Quizá sea simplemente una cuestión de supervivencia, y cualquiera que haya dirigido un medio se ha enfrentado a este dilema: ¿quieres mantener una pureza absoluta o quieres que tus colaboradores conserven su puesto de trabajo? Les aseguro por propia experiencia que no es un momento sencillo de gestionar. En eso los periodistas tampoco somos distintos del resto de los mortales: en todo lo que hacemos corremos el riesgo de dejarnos algunos pelos en la gatera.

¿Tiene porvenir este oficio, el periodismo, maltratado por sí mismo y por la revolución tecnológica (y no necesariamente en este orden)? Solo sobrevivirá si es capaz de mantener la singularidad, esa cualidad bajo riesgo con la irrupción de la Inteligencia Artificial y los comandos de lenguaje que amenazan con hacernos inservibles a todos.

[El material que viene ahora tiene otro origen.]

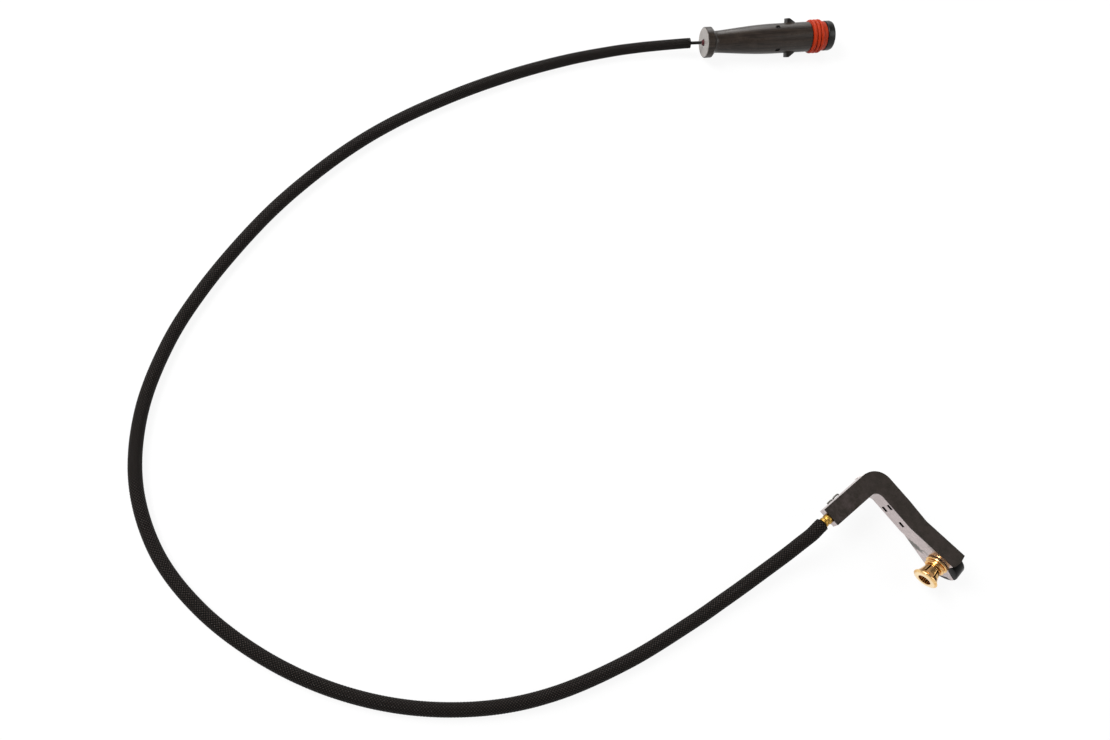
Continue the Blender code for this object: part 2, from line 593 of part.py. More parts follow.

La insurgencia de las redes sociales ha privado al periodismo del monopolio de la intermediación

La singularidad es la piedra filosofal que puede animar a un lector a terminar la lectura de una pieza y quizá a dar de alta una suscripción de precio muy moderado. Y es una senda complicada, pero con varios caminos alternativos. Uno de ellos es sin duda el enfoque local, el escenario doméstico que ofrece contenidos fuera del radar de los medios de mayor tamaño. Este periódico puede ser un buen ejemplo de ello, pues tiene claros sus objetivos, su ámbito de actuación y una mirada sobre los acontecimientos que se define como propia sin la fatua pretensión de entrar en colisión con ninguna otra.

El otro camino, acaso el único que goza de buena salud en estos tiempos atribulados, es el periodismo gourmet, que se adapta muy bien al ecosistema digital en la medida que conecta un gran contenido con audiencias selectas a escala global, en muchas ocasiones asociadas a temáticas específicas. Este modelo de medios con estrella Michelin anda bastante flojo en España y prospera por encima de todo en el mundo anglosajón, siendo además un endemismo del primer mundo.

En medio de todo ello está el periodismo generalista de toda la vida, que exhibe en no pocas ocasiones el típico comportamiento de los muertos vivientes en las películas: ya no vive, no entiende que no vive y solo trata de hacerse notar a través del histrionismo, el ruido propio y la sangre ajena. La nostalgia, conviene recordarlo, no es una receta eficaz contra este virus mortal. El oficio que aprendimos ya no volverá.

Pensándolo un poco, quizá la culpa es nuestra por habernos dedicado al periodismo. Fuera quejas, entonces. Pero qué bien lo pasamos la noche del 20 en la entrega de premios y cena posterior. En los malos tiempos siempre hay hueco para los buenos ratos.